According to the sources cited by Taghvaee, the renewed blockade would go further than earlier rounds, barring Iran not only from exporting petrochemical products and natural gas but also preventing commercial vessels from operating out of Iranian ports altogether. The sources also said the operation would be paired with daily airstrikes against military targets inside Iran, under the Operation Epic Fury framework the United States has used since the war began in February.

The report surfaces at a moment when the ceasefire architecture between Washington and Tehran is already under severe strain. The US military carried out a fresh wave of strikes against Iran on Tuesday and revoked the license that had allowed Iran to sell crude oil and petrochemical products, after three tankers were struck in the Strait of Hormuz, including a Qatari liquefied natural gas carrier and a Saudi flagged supertanker. Central Command said the strikes were meant to impose heavy costs for what it called a clear violation of the ceasefire. Iran has until July 17 to wind down any oil transactions under the revoked license. Iran's foreign ministry has condemned the American moves as a breach of the framework agreement that ended the war and warned it would take any measures it deems necessary to protect its national security.

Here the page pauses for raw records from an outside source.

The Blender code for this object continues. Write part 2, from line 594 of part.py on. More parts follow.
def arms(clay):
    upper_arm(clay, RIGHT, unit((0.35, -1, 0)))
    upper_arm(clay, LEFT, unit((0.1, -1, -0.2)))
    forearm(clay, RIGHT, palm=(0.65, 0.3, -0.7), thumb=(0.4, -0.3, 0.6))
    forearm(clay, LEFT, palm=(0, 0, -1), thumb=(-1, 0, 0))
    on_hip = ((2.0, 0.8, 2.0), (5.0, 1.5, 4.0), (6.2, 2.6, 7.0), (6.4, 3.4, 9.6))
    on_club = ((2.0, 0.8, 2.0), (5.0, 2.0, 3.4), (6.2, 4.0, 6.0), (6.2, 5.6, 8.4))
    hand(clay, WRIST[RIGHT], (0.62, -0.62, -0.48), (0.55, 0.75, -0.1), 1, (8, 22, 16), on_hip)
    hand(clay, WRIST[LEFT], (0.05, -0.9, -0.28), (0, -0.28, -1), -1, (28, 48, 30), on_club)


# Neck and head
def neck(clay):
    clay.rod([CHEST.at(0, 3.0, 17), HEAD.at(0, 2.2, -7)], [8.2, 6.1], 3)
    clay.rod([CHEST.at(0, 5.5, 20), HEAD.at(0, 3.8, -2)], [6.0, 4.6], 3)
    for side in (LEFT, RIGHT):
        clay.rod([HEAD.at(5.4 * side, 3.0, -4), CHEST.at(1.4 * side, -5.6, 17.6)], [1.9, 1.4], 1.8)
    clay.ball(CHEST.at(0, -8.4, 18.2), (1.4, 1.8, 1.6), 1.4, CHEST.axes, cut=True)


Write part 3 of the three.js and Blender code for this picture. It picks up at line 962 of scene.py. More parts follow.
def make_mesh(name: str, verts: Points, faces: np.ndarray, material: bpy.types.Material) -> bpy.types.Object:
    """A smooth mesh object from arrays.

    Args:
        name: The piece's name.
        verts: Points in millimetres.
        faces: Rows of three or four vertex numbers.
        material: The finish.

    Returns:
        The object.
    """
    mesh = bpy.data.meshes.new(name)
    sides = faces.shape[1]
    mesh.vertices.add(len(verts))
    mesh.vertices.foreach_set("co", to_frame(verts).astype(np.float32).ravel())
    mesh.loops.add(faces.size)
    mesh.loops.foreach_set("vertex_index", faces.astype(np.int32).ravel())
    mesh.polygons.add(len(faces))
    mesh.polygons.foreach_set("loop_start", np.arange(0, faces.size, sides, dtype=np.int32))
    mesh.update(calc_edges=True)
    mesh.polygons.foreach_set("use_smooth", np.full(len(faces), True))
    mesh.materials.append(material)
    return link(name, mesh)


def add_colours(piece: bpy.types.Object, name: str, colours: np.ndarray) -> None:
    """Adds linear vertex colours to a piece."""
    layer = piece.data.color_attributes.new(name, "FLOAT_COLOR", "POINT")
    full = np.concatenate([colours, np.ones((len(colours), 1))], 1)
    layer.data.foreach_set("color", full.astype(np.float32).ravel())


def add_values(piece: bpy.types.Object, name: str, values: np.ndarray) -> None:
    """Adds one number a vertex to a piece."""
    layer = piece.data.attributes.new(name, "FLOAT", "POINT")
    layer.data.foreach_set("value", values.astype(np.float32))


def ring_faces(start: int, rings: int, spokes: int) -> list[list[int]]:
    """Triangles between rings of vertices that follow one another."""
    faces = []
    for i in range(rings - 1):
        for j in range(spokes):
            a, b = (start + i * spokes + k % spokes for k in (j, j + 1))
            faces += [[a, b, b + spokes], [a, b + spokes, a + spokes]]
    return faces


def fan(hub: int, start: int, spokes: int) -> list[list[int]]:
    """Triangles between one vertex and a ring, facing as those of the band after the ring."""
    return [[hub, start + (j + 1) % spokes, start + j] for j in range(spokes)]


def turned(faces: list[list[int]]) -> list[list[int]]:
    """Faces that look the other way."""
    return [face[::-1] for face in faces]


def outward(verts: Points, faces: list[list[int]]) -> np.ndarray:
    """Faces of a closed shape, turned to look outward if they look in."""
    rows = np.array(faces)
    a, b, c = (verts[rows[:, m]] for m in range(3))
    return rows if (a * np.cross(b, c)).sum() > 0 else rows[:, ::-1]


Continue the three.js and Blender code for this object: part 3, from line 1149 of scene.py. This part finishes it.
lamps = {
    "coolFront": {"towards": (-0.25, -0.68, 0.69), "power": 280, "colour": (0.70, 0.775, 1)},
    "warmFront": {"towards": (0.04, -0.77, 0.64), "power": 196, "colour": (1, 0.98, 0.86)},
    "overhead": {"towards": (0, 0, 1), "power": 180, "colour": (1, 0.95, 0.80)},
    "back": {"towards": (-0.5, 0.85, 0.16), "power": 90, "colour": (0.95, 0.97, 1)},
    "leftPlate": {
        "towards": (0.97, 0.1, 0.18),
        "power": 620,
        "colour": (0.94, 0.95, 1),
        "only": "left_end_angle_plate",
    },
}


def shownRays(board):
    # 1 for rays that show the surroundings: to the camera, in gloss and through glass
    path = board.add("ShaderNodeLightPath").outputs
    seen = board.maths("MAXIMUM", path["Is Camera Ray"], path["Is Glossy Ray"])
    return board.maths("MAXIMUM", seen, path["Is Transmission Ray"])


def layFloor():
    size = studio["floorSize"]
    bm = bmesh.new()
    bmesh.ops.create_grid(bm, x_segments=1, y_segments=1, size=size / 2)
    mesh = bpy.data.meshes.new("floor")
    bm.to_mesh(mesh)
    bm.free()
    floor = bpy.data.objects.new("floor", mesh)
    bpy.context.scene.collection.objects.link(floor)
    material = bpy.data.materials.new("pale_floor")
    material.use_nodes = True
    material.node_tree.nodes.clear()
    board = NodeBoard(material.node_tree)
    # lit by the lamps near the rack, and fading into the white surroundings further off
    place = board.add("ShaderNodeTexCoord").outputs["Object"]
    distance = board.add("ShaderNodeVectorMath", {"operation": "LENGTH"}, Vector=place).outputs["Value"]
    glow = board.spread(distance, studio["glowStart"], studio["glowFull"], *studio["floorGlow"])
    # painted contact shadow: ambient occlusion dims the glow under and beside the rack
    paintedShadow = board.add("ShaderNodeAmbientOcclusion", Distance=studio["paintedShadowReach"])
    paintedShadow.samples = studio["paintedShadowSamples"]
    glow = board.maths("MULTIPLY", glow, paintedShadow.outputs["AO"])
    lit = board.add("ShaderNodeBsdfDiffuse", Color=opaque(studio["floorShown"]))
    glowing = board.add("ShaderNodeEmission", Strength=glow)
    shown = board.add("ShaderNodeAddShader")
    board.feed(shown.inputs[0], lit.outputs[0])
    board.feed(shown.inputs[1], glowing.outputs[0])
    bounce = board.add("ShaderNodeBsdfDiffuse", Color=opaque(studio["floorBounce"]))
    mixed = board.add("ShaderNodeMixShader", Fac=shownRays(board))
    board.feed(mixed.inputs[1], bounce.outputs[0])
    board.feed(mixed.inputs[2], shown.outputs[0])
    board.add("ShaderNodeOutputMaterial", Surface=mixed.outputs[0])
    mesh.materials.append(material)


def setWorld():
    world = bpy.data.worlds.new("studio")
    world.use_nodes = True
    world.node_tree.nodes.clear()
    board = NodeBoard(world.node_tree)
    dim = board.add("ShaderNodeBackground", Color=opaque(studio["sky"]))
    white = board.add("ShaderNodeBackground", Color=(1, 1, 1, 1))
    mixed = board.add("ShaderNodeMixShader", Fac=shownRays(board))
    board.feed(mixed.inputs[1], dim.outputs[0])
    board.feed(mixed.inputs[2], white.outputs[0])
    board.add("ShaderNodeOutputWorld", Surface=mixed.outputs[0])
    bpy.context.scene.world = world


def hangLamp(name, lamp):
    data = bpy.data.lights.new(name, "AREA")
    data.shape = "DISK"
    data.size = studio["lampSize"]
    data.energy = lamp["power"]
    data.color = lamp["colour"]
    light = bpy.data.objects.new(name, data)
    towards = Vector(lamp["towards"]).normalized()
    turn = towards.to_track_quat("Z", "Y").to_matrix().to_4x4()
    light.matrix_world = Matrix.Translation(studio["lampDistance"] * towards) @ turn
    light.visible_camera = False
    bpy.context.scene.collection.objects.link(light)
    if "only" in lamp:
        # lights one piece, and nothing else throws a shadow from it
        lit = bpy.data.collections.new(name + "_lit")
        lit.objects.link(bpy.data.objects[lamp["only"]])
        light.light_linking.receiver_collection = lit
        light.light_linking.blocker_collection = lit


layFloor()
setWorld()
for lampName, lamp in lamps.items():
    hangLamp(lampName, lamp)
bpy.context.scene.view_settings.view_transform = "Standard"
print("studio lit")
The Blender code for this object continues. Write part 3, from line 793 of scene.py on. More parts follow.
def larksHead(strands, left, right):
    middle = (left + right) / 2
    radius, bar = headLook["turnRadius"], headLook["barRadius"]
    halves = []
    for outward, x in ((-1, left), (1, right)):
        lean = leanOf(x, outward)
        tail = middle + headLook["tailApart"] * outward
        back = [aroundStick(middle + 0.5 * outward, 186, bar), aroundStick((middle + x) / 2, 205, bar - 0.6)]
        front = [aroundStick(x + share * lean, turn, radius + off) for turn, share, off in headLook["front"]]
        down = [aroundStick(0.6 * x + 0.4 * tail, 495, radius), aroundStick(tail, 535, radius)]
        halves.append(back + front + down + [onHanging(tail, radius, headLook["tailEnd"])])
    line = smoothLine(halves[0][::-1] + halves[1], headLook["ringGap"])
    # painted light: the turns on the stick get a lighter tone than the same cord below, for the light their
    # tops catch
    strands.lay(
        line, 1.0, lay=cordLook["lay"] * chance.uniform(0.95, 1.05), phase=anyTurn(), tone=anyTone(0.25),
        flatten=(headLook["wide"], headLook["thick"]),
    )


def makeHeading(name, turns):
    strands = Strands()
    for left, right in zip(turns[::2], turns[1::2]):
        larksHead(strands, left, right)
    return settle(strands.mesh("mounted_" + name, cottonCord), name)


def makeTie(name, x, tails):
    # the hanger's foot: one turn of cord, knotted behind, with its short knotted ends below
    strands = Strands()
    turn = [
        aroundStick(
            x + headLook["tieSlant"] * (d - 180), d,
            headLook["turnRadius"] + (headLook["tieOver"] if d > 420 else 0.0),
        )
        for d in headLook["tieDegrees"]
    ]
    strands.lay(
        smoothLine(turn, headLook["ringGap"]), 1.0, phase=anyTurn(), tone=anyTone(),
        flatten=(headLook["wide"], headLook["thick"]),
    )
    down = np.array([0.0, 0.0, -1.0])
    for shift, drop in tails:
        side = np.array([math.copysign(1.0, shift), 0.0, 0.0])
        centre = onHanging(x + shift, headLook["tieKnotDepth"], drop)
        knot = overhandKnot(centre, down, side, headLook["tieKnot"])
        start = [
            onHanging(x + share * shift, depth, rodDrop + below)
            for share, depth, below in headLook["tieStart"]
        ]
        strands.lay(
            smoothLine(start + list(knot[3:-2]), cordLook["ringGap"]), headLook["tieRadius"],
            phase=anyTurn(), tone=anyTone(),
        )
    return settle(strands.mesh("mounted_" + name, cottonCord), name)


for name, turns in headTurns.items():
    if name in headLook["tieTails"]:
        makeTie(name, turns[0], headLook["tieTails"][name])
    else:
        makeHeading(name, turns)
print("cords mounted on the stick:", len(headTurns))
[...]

A previous naval blockade was imposed in April after the collapse of talks in Islamabad and was lifted in June when the memorandum of understanding ending the war was signed in Versailles. Given the pace at which the ceasefire has deteriorated over the past two days, a renewed blockade along the lines described in Taghvaee's report would fit the broader trajectory, though it remains, for now, an unconfirmed single source report rather than an official American announcement.